His decision to hold mid-term polls surprised many as he still had until December 2024 to take a call on the next elections by January 28, 2025. He may have decided after favorable economic data on Wednesday put the inflation rate down at 2.3 percent.

Some ministers did back the election decision. Communities Secretary Michael Gove praised the move in Cabinet. But disappointment was a common sentiment among Tory MPs, including some ministers, as they absorbed the implications of a vote that could cost scores of their seats, with Hunt seen as among the most vulnerable Cabinet members, the media reported on Thursday.

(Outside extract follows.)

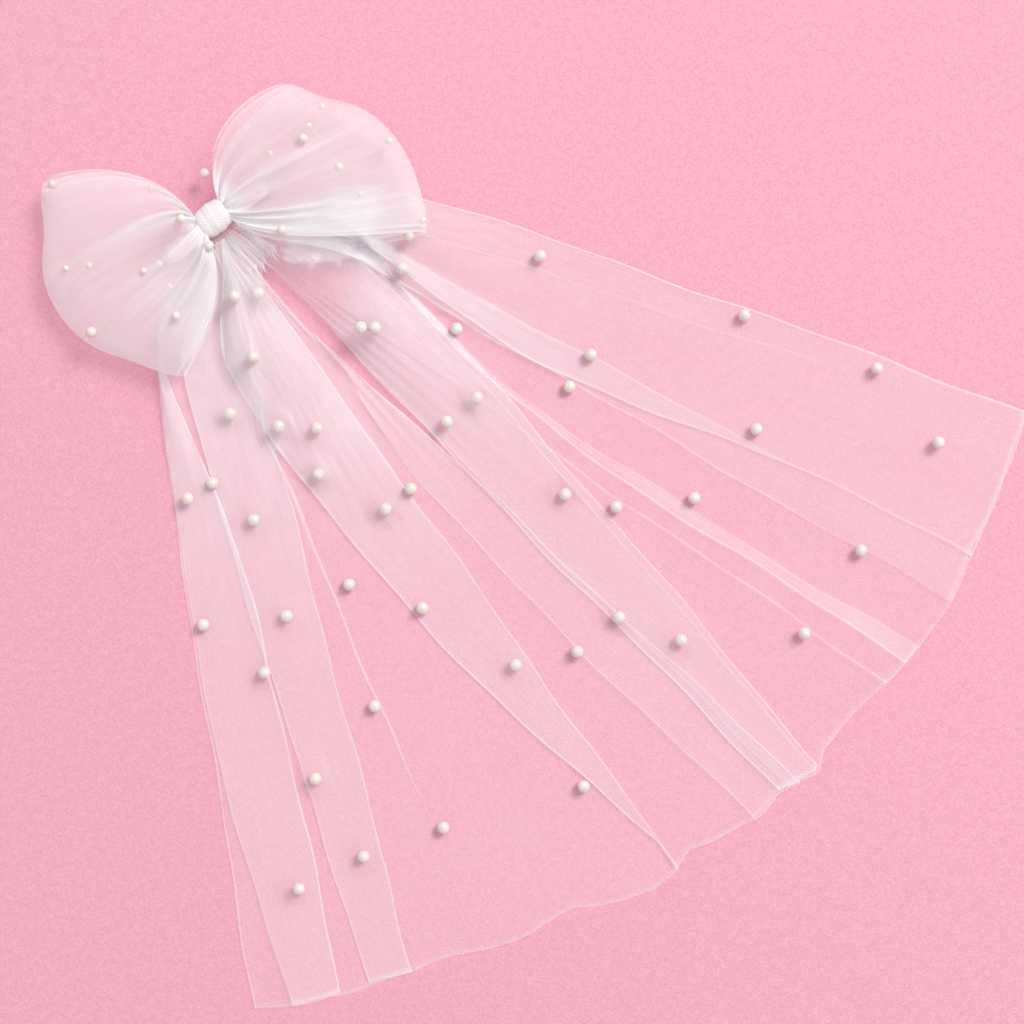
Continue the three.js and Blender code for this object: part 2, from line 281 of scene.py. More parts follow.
# ---- the tails ----
# A fold or edge of a tail is a line from the knot to the hem. Its direction is in radians from -Y
# towards +X, at each distance r from the knot's middle.

TAIL_START = 14.0
TAIL_LENGTH = 500.0
TAIL_LANDS = 62.0
TAIL_TOP = 11.4  # how far the cloth comes down between TAIL_START and TAIL_LANDS
OFFSET_REACH = 100.0
SWING_FADE = 75.0
CLOTH_RISE = 0.5  # the lowest cloth's height over the floor
CREASE_RISE = 0.7  # a crease stands this much proud
NARROWEST = 6.0  # the least width of cloth that a panel takes up
HEM_DENSITY = 1.5
HEM_OVERSHOOT = 16  # the lines are worked out this far past TAIL_LENGTH


def line(turn, offset, swing=0.0, bend=0.0):
    """turn is the direction in degrees, offset how far aside of the knot's middle it points, swing a
    bow near the knot, and bend the degrees that it turns on its way to the hem."""

    def direction(r):
        aside = smooth(0, OFFSET_REACH, r) * (offset + swing * np.exp((OFFSET_REACH - r) / SWING_FADE))
        uneven = 0.9 * np.sin(r / 31 + 2.3 * turn) + 0.6 * np.sin(r / 13 + 1.7 * offset)
        return np.radians(turn + bend * r / TAIL_LENGTH) + np.arctan2(aside + uneven * smooth(60, 200, r), r)

    return direction


def between(first, second, share):
    return lambda r: first(r) * (1 - share) + second(r) * share


def always(r):
    return np.ones_like(r)


def seen_from(low, high):
    return lambda r: smooth(low, high, r)


def seen_to(low, high):
    return lambda r: 1 - smooth(low, high, r)


NEAR_KNOT_R = [38, 52, 76, 105, 122]
NEAR_KNOT_TURN = [14, -3, -18.5, -23, -21]  # a fold that swings right under the knot
POUCH_R = [42, 53, 62, 86, 106]
POUCH_TURN = [36, 23, 29, 38.5, 39.5]  # the edge of the gathers puffed out below the right loop

LEFT_EDGE = line(-26.4, -63)
A_FOLD = line(-24.5, -22, -43)
B_FOLD = line(-21.3, -1)
B_LEFT = line(-18, -61)
TUCK_FREE = line(-13.1, -26)
C_HIDDEN = line(-0.5, 0)
C_FOLD_FREE = line(-5.3, -52, 0, 10.9)
D_BAND_FREE = line(10.4, -40, 40)
D_EDGE = line(11, -7, -3)
E_RIGHT = line(3.6, 76)
E_FOLD = line(8.7, 0, 4.5)
G_CREASE = line(19.5, 0)
H_LOW = line(22.2, -6, 45)
H_HIGH = line(23.4, -6, 45)
BAND_START = line(24, 24)
BAND_HIDDEN = line(27, 30, 10)
MARGIN = line(36, 33)
TOP_FOLD = line(33.5, 67)


def A_HIDDEN(r):  # the layer below draws away from the tail's edge towards the hem
    return LEFT_EDGE(r) + 0.006 + 0.042 * smooth(330, 520, r)


def TUCK(r):
    near = np.radians(np.interp(r, NEAR_KNOT_R, NEAR_KNOT_TURN))
    return near + (TUCK_FREE(r) - near) * smooth(112, 150, r)


def pouch(r, turn):
    """1 over the gathers' puffed root, and its bright edge."""
    aside = turn - np.radians(np.interp(r, POUCH_R, POUCH_TURN))
    there = smooth(42, 54, r) * (1 - smooth(100, 112, r))
    return there * smooth(0, 0.02, aside), there * bump(aside - 0.012, 0.01)


def C_FOLD(r):  # the pleat closes before it would cross its hidden fold
    return np.minimum(C_FOLD_FREE(r), C_HIDDEN(r) - 0.004)


def D_BAND(r):
    return np.minimum(D_BAND_FREE(r), D_EDGE(r) - 0.03)


def E_HIDDEN(r):  # the tail's cut edge, just inside the pleat's fold
    return E_FOLD(r) + 0.012


E_SECOND = between(E_FOLD, E_RIGHT, 0.86)


def BAND_FOLD(r):  # the pleat runs out towards the hem
    return BAND_HIDDEN(r) - 0.09 * (1 - smooth(180, 400, r)) - 0.004


# The hem's distance from the knot at each direction in degrees, past its own ripple.
HEM_DEGREES = [-34, -27, -20, -12, -8.5, -5, -2, 1, 6.5, 8.5, 11.5, 13, 19, 23, 31, 41]
HEM_REACH = [507, 502, 496, 501, 497, 510, 516, 503, 518, 513, 523, 515, 519, 528, 531, 535]

# Ridges that several layers make together near the knot: two lines, height at the knot, and reach.
RAISED = [
    (LEFT_EDGE, A_FOLD, 7, 260),
    (C_FOLD, C_HIDDEN, 10, 280),
    (E_FOLD, E_RIGHT, 15, 330),
    (H_LOW, BAND_HIDDEN, 6, 280),
    (BAND_HIDDEN, TOP_FOLD, 9, 300),
]


class Panel:
    """A stretch of a tail's cloth between two lines. rank is its place in the stack of layers, and
    gather is how much it bunches near the knot. glow is how much denser the line at its end looks, and
    seen where that shows. crease says that the cloth runs on flat there into the next panel."""

    def __init__(self, start, end, rank, columns, glow=2.2, crease=False, gather=1.0, extra=0.0, seen=always):
        self.start, self.end, self.rank, self.columns = start, end, rank, columns
        self.glow, self.crease, self.gather, self.extra, self.seen = glow, crease, gather, extra, seen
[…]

As PM Sunak prepared to reveal his poll decision in a news conference held amid rains outside his official residence at 10 Downing Street in London, Hunt was busy canceling media appearances to speak about the morning’s inflation data and shortening a trip to a meeting of Group of Seven finance ministers on Thursday in Italy.

Only last week, Hunt suggested he might again reduce payroll taxes in an autumn fiscal statement, which the next government may now decide about. Foreign Secretary David Cameron, a former PM now in the House of Lords, on May 12 endorsed plans to wait until later in the year for an election.

The lack of support for a summer vote raised questions about how motivated the party will be to contest Labour leader Keir Starmer’s bid to become the PM. One sitting minister, speaking on condition of anonymity, said the July 4 date was a terrible idea given the Conservatives have been polling 20 points behind the main opposition Labour Party. A second minister said the timing suggested Sunak had given up and didn’t want to be the PM any longer.

For months, his aides had declined to say when exactly the election would be held, frustrating backbench Tory MPs who complained he was using the threat to keep them from joining efforts to replace him as leader. Conservative rebels had argued that the party was facing oblivion squeezed by Labour and the Liberal Democrats on the left and the Reform UK party founded by Brexit campaigner Nigel Farage on the right.

Anger within Tory ranks wasn’t just directed at the timing of the election. It was also leveled at Sunak’s mode of announcement, delivered while soaking in the rain outside Downing Street and almost drowned out by music from a protester. Several Tory politicians, including a cabinet minister, said he should have had an umbrella or given his statement inside.

The UK’s first election in five years is shaping up as a battle for the country’s soul, with some saying it poses an existential threat to the governing Conservative Party, which has been in power since 2010.

The center-right Conservatives took power during the depths of the global financial crisis and have won two more elections since then. But those 14 years have been filled with challenges and controversies, making the Tories, as they are commonly known, easy targets for critics on the left and right, the media reported.

Labour, which leans to the left, faces its challenges in shaking off a reputation for irresponsible spending and proving that it has a plan to govern.

Both parties are being ripped apart by the conflict in the Middle East, with the Tories facing charges of Islamophobia and Labour struggling to distance itself from antisemitism that festered under former leader Jeremy Corbyn.

The Scottish National Party, which favors Scottish independence, the Liberal Democrats, and the Democratic Unionist Party, which seeks to maintain ties between Britain and Northern Ireland, are currently the three largest parties in Parliament after the Conservatives and Labour. Many observers suggest the new Reform Party, formed by Tory rebels, may siphon votes from the Conservatives.